##### GIVEN DATA #####

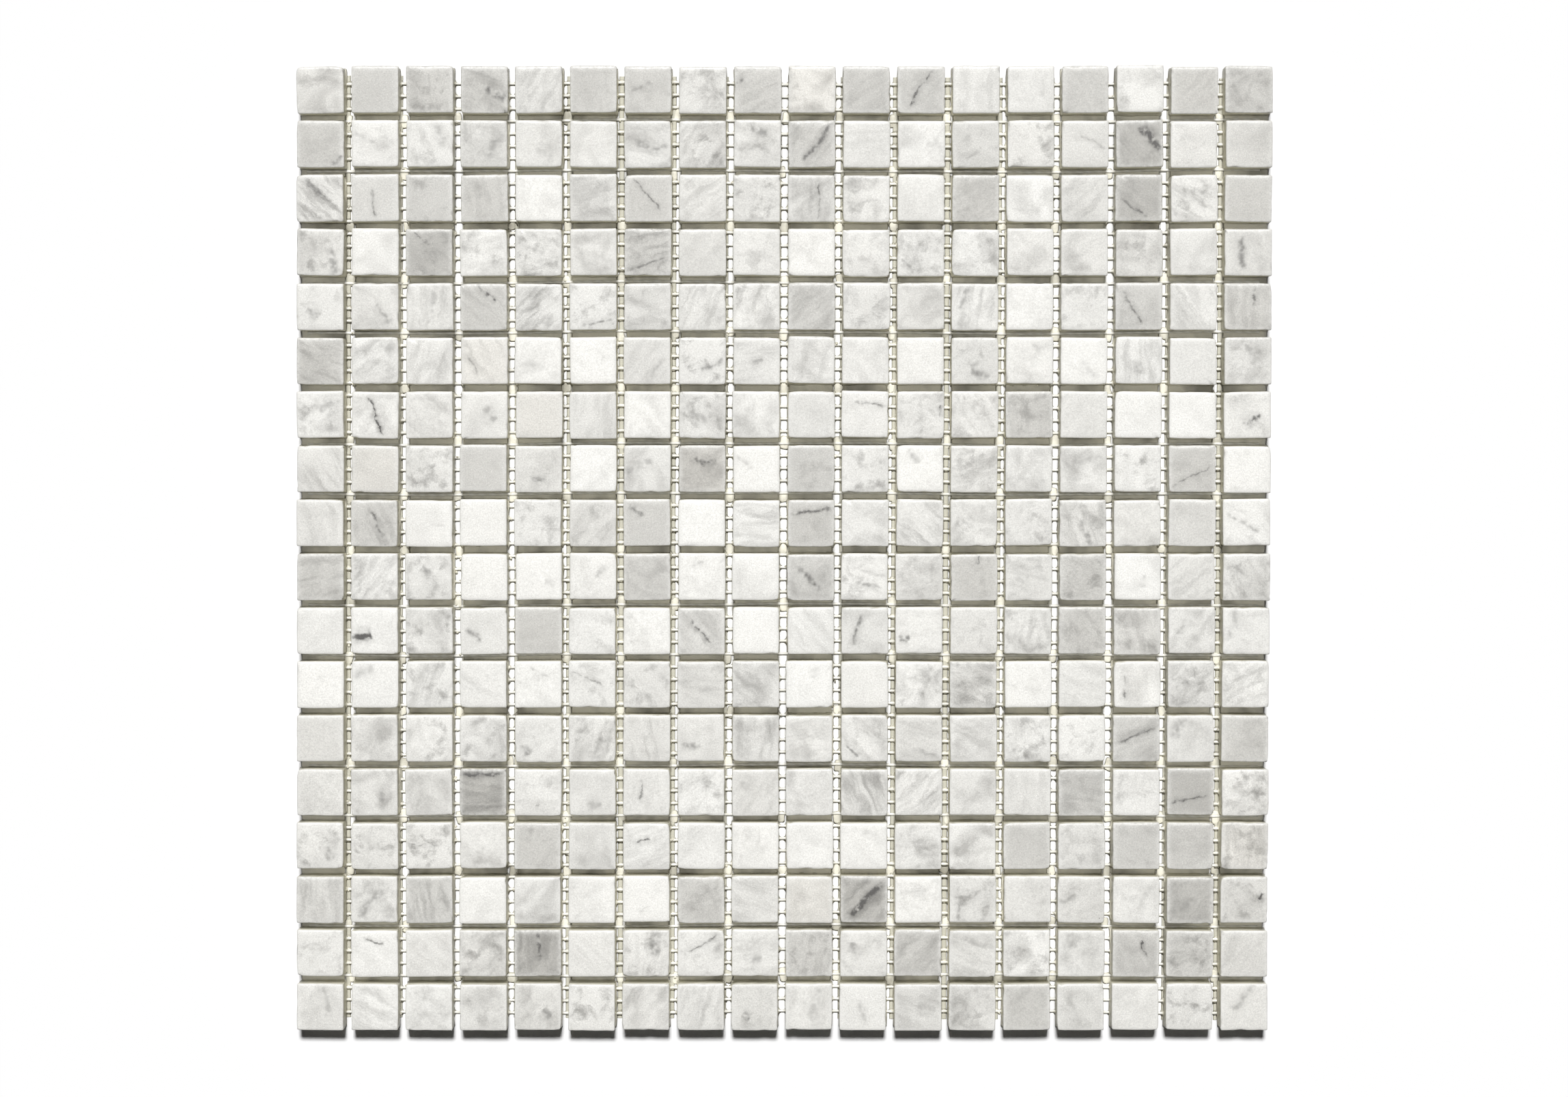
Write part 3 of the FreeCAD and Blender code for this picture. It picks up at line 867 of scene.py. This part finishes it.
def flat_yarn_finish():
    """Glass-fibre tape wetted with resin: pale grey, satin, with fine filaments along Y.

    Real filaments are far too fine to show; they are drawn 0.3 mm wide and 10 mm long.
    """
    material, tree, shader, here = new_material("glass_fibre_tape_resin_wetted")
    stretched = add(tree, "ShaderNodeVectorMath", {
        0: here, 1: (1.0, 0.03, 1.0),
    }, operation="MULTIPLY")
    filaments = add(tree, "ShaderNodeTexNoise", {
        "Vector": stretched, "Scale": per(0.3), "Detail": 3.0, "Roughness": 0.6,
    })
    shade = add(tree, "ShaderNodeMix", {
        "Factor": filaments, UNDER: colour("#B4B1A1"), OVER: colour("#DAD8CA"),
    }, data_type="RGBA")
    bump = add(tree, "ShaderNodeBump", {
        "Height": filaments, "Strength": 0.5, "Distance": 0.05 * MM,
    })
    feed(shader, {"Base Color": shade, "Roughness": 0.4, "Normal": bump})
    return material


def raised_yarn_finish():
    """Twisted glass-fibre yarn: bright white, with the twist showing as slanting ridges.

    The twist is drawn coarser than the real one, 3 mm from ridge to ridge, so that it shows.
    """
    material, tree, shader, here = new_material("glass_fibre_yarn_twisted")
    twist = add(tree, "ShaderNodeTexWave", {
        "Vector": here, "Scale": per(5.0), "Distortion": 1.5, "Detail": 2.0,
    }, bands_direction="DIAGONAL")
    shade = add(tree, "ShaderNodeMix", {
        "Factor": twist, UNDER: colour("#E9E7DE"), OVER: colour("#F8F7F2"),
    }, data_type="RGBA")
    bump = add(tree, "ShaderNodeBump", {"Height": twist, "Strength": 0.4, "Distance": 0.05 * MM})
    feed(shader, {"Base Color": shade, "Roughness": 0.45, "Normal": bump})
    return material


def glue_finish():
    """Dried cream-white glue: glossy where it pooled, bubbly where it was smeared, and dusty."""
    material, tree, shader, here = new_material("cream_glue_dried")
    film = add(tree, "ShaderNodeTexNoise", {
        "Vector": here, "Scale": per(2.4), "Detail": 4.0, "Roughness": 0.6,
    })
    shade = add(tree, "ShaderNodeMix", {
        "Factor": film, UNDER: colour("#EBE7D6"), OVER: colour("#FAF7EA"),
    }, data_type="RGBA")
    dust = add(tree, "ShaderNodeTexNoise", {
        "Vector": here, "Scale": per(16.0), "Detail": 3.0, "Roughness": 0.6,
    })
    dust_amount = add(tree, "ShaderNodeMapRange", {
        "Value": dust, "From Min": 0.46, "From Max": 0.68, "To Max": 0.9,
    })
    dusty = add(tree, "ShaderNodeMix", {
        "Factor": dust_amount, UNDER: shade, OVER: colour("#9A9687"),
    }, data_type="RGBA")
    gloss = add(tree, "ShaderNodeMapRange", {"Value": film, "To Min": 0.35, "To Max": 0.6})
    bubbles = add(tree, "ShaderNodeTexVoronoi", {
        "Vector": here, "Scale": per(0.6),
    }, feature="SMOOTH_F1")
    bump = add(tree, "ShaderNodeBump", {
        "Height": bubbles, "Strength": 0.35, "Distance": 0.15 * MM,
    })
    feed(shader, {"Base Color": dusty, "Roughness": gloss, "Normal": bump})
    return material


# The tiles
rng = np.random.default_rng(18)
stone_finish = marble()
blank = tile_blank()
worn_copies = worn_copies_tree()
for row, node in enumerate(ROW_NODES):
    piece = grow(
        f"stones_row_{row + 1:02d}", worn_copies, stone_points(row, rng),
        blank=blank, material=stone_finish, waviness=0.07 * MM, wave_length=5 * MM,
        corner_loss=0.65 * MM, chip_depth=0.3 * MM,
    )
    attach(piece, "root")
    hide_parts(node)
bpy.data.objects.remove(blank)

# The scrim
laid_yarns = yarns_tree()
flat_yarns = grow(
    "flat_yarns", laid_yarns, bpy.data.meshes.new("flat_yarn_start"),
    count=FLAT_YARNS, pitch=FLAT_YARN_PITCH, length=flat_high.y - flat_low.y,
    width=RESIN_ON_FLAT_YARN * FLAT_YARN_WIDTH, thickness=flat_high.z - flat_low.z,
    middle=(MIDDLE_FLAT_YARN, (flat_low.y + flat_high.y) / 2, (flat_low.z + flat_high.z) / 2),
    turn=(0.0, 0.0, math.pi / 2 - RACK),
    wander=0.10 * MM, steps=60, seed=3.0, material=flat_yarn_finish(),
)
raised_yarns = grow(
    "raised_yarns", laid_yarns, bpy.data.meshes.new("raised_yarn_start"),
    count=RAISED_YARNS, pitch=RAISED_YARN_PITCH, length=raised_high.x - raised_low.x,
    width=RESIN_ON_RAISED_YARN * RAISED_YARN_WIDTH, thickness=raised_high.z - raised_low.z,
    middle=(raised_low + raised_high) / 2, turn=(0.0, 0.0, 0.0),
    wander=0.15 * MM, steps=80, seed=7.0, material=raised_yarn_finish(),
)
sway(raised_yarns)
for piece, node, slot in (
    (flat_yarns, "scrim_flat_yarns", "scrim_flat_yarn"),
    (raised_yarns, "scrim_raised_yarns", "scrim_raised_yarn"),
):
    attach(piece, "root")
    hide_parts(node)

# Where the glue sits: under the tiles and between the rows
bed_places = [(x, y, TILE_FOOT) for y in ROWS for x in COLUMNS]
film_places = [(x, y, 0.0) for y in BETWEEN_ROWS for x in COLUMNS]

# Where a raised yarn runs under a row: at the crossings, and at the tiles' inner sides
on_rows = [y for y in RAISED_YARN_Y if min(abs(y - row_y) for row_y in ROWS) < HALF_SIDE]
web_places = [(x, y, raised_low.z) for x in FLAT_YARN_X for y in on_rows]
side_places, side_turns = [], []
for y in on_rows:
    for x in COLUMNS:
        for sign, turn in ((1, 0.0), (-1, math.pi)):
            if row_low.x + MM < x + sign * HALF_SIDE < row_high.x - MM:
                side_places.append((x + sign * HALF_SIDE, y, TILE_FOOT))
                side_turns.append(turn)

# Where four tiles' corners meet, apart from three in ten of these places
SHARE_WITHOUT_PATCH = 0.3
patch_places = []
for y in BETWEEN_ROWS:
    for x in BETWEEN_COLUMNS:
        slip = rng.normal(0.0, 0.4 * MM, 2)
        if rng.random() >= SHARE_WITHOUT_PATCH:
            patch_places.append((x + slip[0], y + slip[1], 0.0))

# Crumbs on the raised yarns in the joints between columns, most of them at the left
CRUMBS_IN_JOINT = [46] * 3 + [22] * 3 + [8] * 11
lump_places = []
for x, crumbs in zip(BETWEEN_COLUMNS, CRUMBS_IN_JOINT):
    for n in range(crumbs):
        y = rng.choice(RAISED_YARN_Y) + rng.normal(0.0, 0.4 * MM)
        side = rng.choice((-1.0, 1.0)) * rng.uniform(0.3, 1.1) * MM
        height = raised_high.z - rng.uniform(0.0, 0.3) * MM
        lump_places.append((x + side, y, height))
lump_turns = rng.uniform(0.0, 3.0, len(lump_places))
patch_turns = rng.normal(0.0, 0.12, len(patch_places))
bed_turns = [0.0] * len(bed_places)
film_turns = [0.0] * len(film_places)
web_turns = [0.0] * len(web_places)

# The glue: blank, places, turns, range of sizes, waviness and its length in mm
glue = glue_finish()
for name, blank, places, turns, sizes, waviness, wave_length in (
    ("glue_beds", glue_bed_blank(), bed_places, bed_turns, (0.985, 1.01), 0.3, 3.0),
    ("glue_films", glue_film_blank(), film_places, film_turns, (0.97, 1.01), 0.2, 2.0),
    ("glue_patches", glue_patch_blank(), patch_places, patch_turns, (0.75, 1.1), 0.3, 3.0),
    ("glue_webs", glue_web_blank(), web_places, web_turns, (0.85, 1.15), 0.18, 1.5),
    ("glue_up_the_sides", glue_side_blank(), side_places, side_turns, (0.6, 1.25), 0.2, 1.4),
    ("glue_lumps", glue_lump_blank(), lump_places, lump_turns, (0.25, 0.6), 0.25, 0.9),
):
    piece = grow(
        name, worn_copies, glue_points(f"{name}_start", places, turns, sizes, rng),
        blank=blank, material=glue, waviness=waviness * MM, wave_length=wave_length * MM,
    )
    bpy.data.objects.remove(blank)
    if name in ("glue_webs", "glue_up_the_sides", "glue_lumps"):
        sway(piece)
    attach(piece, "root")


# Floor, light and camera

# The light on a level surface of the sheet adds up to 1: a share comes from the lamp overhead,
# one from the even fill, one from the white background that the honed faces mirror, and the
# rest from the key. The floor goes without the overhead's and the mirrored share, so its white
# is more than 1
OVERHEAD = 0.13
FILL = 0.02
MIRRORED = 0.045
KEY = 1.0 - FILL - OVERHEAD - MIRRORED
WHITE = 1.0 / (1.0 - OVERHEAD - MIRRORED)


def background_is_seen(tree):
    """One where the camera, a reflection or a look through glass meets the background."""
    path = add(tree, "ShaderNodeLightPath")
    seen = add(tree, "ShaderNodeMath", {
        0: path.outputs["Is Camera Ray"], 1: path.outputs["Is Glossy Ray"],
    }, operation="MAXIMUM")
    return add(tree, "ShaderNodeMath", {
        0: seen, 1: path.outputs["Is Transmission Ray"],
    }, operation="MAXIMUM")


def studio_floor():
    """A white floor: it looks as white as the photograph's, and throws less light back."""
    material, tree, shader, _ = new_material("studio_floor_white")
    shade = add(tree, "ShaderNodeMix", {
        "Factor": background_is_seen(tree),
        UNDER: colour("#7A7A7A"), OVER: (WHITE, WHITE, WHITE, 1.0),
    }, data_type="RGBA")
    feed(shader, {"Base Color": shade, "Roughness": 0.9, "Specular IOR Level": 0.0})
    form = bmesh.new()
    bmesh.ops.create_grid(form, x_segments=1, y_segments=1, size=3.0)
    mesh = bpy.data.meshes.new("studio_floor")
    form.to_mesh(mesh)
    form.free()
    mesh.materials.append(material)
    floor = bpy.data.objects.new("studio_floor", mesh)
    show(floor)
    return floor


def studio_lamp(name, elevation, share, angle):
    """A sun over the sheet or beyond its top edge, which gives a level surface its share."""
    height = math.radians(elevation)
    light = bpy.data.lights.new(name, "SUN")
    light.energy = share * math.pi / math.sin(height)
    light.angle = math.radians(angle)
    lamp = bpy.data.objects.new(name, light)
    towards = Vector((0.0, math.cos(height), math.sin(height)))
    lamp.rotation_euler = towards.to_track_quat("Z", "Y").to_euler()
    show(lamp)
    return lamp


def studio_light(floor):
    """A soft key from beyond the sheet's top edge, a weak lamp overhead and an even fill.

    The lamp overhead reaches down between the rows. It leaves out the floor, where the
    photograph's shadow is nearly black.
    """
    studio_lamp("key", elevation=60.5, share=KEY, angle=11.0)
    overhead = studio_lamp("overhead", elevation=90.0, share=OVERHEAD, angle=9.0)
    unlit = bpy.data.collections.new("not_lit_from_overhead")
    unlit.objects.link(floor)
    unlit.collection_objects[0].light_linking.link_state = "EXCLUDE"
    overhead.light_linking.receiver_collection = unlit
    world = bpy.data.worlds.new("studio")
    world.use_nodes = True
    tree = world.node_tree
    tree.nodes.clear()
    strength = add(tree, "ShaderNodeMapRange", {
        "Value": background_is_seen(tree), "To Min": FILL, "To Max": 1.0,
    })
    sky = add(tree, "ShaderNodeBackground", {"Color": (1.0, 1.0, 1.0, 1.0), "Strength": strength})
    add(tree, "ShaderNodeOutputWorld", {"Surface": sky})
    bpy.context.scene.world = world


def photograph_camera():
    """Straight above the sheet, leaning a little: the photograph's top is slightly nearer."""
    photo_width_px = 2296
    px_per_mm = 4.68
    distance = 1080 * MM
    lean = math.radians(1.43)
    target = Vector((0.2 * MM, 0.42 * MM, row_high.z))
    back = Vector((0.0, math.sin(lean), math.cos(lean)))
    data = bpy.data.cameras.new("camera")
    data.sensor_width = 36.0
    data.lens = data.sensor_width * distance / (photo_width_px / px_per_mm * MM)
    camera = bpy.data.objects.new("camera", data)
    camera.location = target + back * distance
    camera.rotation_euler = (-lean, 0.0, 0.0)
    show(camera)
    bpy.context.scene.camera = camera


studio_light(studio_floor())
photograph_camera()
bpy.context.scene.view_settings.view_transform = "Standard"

#####

» GIVEN TASK:
Quote only the stretch of lines that starts the data above and ends with the line containing "filaments along Y.", both included.

» EXPECTED ANSWER:
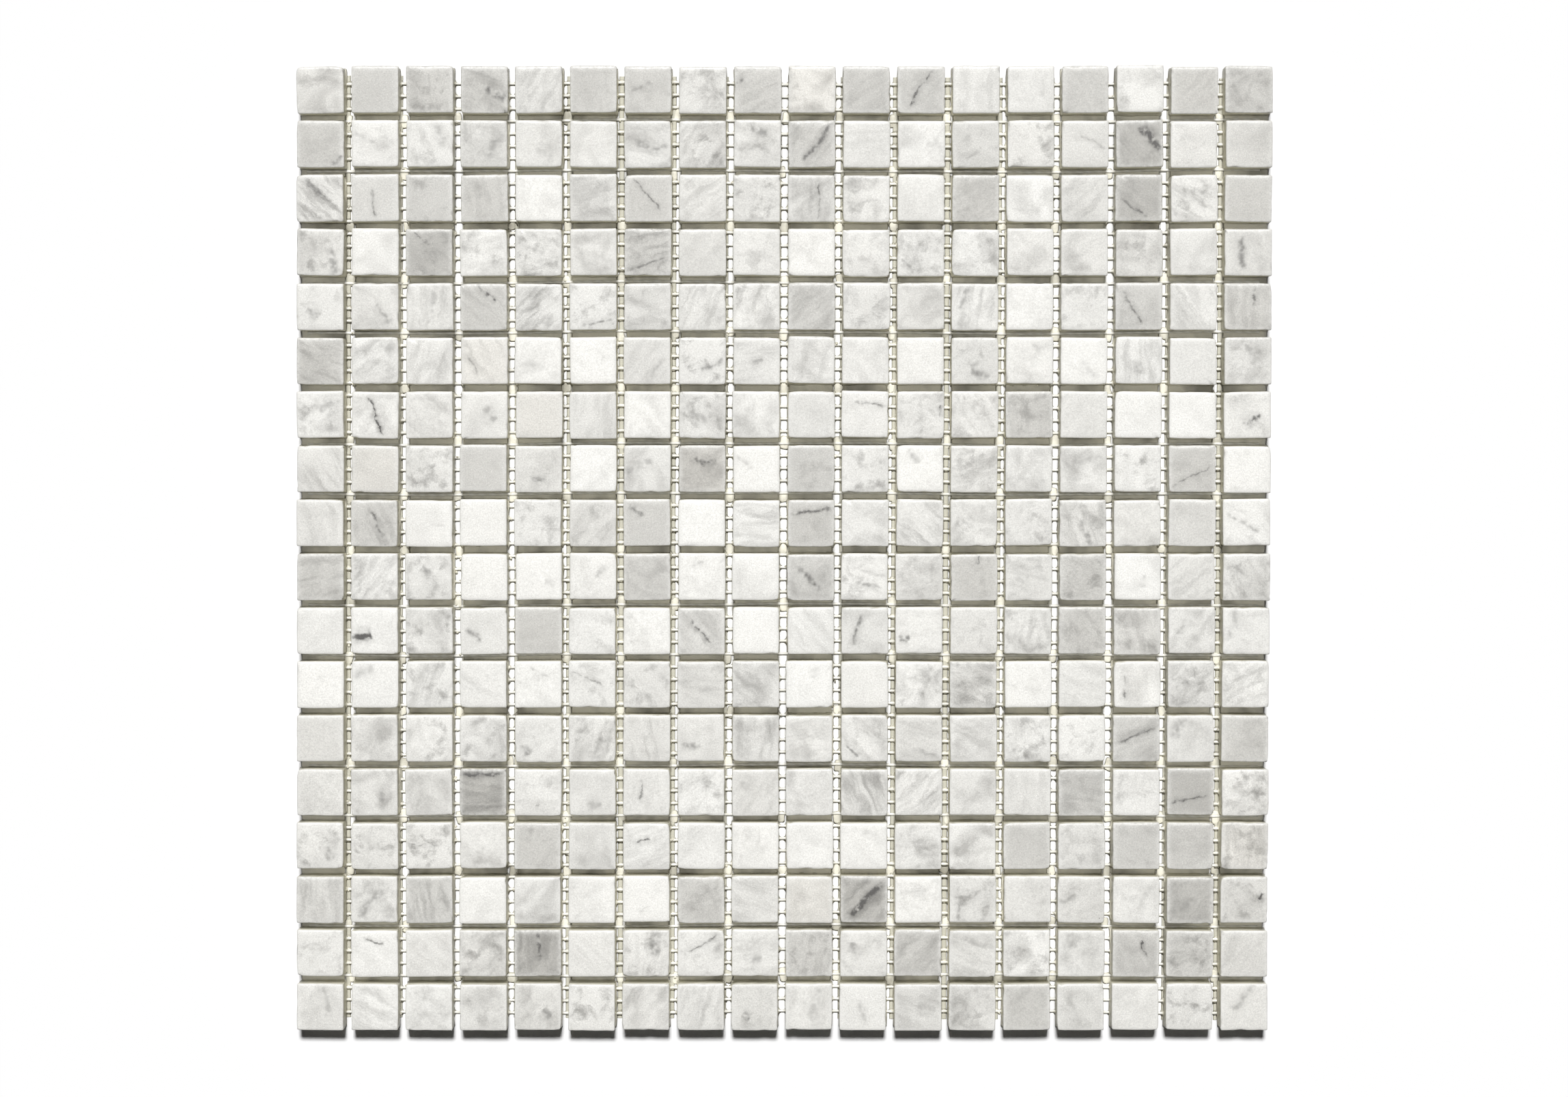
Write part 3 of the FreeCAD and Blender code for this picture. It picks up at line 867 of scene.py. This part finishes it.
def flat_yarn_finish():
    """Glass-fibre tape wetted with resin: pale grey, satin, with fine filaments along Y.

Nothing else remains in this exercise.